▸ Data section:
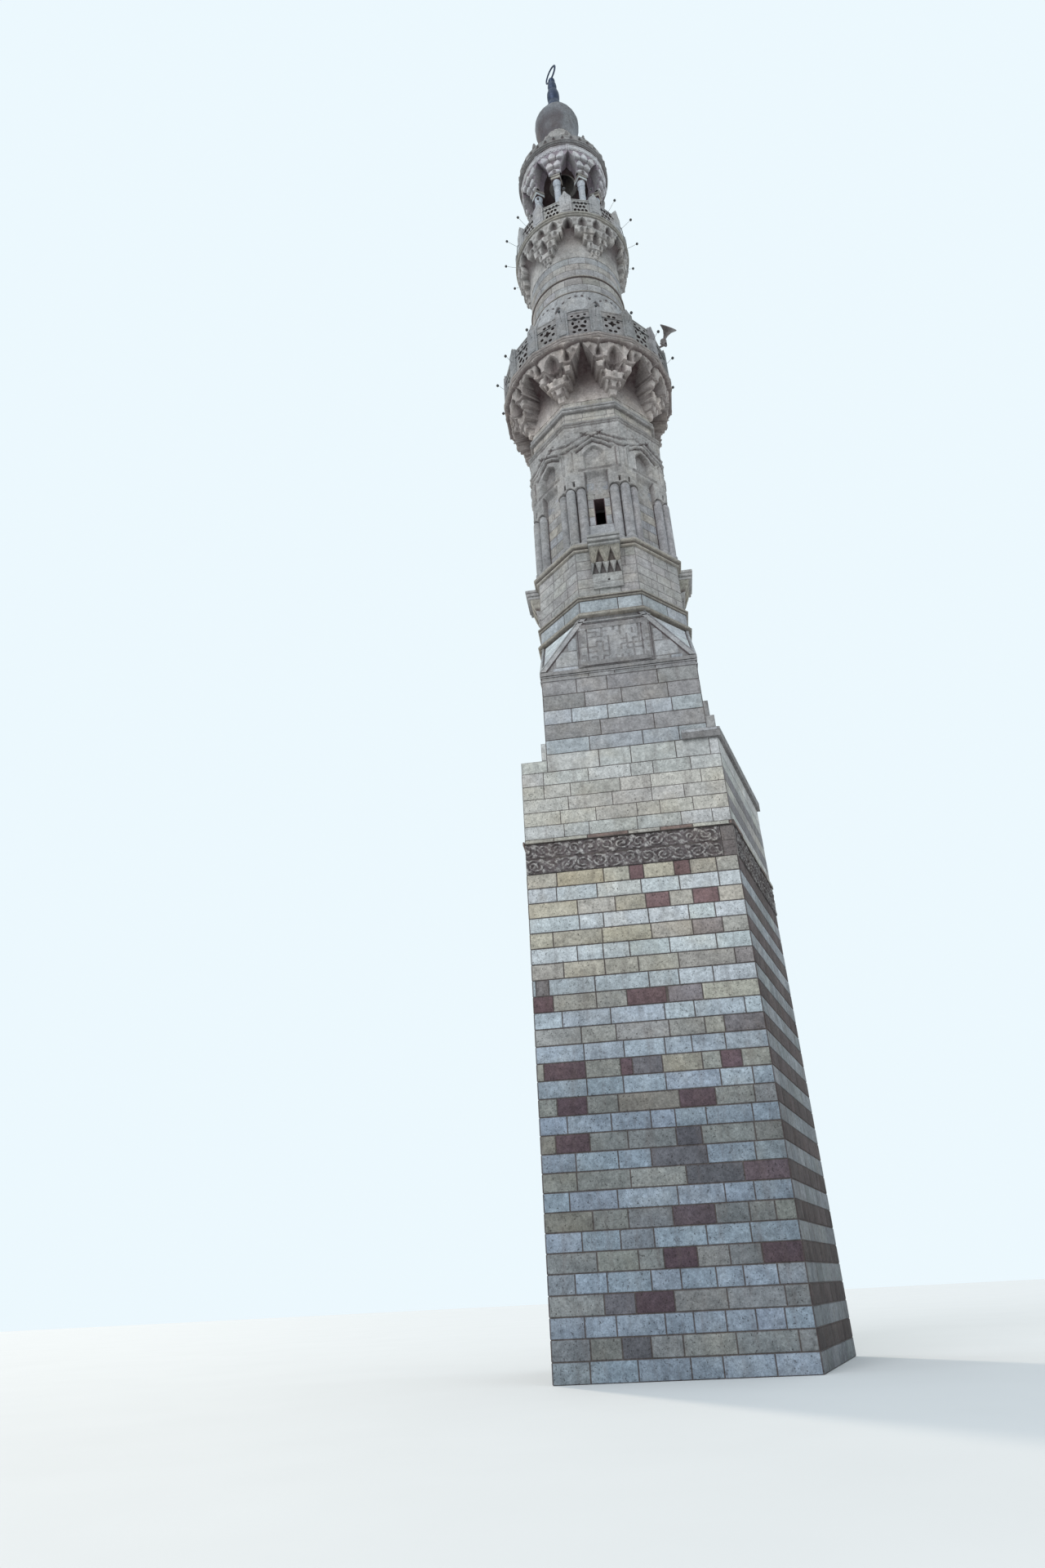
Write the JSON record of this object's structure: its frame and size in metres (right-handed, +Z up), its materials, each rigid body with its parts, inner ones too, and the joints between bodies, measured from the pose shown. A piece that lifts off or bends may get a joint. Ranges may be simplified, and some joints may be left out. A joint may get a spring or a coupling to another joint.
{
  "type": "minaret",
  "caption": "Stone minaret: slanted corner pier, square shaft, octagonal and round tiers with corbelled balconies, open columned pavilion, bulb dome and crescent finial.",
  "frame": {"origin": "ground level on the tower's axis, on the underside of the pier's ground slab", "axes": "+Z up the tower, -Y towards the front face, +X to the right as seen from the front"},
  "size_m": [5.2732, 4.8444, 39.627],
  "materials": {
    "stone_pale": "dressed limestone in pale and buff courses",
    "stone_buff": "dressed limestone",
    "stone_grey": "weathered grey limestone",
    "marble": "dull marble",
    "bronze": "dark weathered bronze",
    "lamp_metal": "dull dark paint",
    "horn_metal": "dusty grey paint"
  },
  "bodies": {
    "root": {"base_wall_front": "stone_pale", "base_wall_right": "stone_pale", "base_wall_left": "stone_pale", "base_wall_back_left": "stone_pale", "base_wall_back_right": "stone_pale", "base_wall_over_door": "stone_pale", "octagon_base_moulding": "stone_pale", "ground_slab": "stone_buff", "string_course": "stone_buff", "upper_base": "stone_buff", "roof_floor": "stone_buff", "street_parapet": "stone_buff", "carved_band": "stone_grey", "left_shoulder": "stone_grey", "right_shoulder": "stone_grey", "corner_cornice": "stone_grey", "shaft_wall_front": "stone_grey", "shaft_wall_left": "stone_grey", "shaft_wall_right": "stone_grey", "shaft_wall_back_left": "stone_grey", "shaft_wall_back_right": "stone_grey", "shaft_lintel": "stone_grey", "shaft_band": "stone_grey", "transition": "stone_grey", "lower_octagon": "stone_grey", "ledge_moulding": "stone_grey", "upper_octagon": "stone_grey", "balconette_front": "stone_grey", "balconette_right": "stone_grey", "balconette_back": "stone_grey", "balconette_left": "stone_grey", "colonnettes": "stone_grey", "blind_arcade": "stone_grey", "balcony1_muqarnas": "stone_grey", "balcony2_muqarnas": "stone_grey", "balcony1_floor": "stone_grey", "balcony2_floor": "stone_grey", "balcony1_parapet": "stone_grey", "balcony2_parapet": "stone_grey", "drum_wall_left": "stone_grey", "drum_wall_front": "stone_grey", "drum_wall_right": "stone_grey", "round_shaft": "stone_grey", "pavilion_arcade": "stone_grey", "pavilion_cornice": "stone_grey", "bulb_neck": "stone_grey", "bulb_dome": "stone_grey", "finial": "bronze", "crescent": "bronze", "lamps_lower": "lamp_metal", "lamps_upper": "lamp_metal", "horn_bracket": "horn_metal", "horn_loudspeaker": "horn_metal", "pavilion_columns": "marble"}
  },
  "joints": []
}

▸ Task requirements:
Repeat the preceding lines exactly, please, every one of them.

▸ Reply to the exercise:
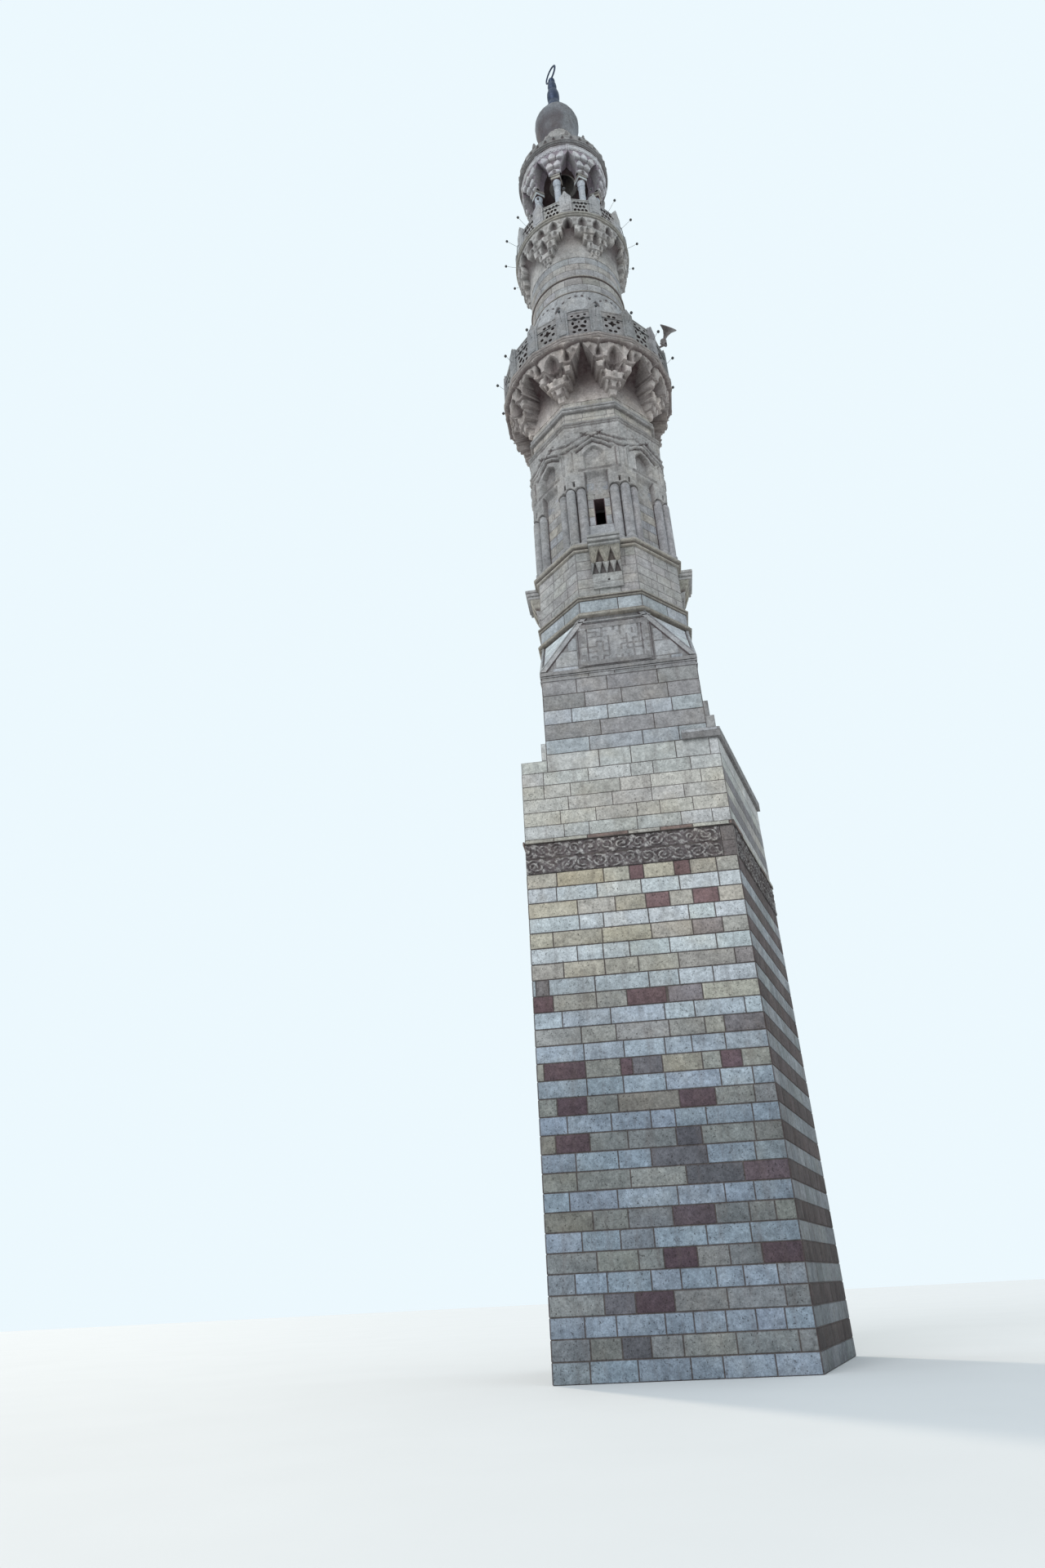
Write the JSON record of this object's structure: its frame and size in metres (right-handed, +Z up), its materials, each rigid body with its parts, inner ones too, and the joints between bodies, measured from the pose shown. A piece that lifts off or bends may get a joint. Ranges may be simplified, and some joints may be left out. A joint may get a spring or a coupling to another joint.
{
  "type": "minaret",
  "caption": "Stone minaret: slanted corner pier, square shaft, octagonal and round tiers with corbelled balconies, open columned pavilion, bulb dome and crescent finial.",
  "frame": {"origin": "ground level on the tower's axis, on the underside of the pier's ground slab", "axes": "+Z up the tower, -Y towards the front face, +X to the right as seen from the front"},
  "size_m": [5.2732, 4.8444, 39.627],
  "materials": {
    "stone_pale": "dressed limestone in pale and buff courses",
    "stone_buff": "dressed limestone",
    "stone_grey": "weathered grey limestone",
    "marble": "dull marble",
    "bronze": "dark weathered bronze",
    "lamp_metal": "dull dark paint",
    "horn_metal": "dusty grey paint"
  },
  "bodies": {
    "root": {"base_wall_front": "stone_pale", "base_wall_right": "stone_pale", "base_wall_left": "stone_pale", "base_wall_back_left": "stone_pale", "base_wall_back_right": "stone_pale", "base_wall_over_door": "stone_pale", "octagon_base_moulding": "stone_pale", "ground_slab": "stone_buff", "string_course": "stone_buff", "upper_base": "stone_buff", "roof_floor": "stone_buff", "street_parapet": "stone_buff", "carved_band": "stone_grey", "left_shoulder": "stone_grey", "right_shoulder": "stone_grey", "corner_cornice": "stone_grey", "shaft_wall_front": "stone_grey", "shaft_wall_left": "stone_grey", "shaft_wall_right": "stone_grey", "shaft_wall_back_left": "stone_grey", "shaft_wall_back_right": "stone_grey", "shaft_lintel": "stone_grey", "shaft_band": "stone_grey", "transition": "stone_grey", "lower_octagon": "stone_grey", "ledge_moulding": "stone_grey", "upper_octagon": "stone_grey", "balconette_front": "stone_grey", "balconette_right": "stone_grey", "balconette_back": "stone_grey", "balconette_left": "stone_grey", "colonnettes": "stone_grey", "blind_arcade": "stone_grey", "balcony1_muqarnas": "stone_grey", "balcony2_muqarnas": "stone_grey", "balcony1_floor": "stone_grey", "balcony2_floor": "stone_grey", "balcony1_parapet": "stone_grey", "balcony2_parapet": "stone_grey", "drum_wall_left": "stone_grey", "drum_wall_front": "stone_grey", "drum_wall_right": "stone_grey", "round_shaft": "stone_grey", "pavilion_arcade": "stone_grey", "pavilion_cornice": "stone_grey", "bulb_neck": "stone_grey", "bulb_dome": "stone_grey", "finial": "bronze", "crescent": "bronze", "lamps_lower": "lamp_metal", "lamps_upper": "lamp_metal", "horn_bracket": "horn_metal", "horn_loudspeaker": "horn_metal", "pavilion_columns": "marble"}
  },
  "joints": []
}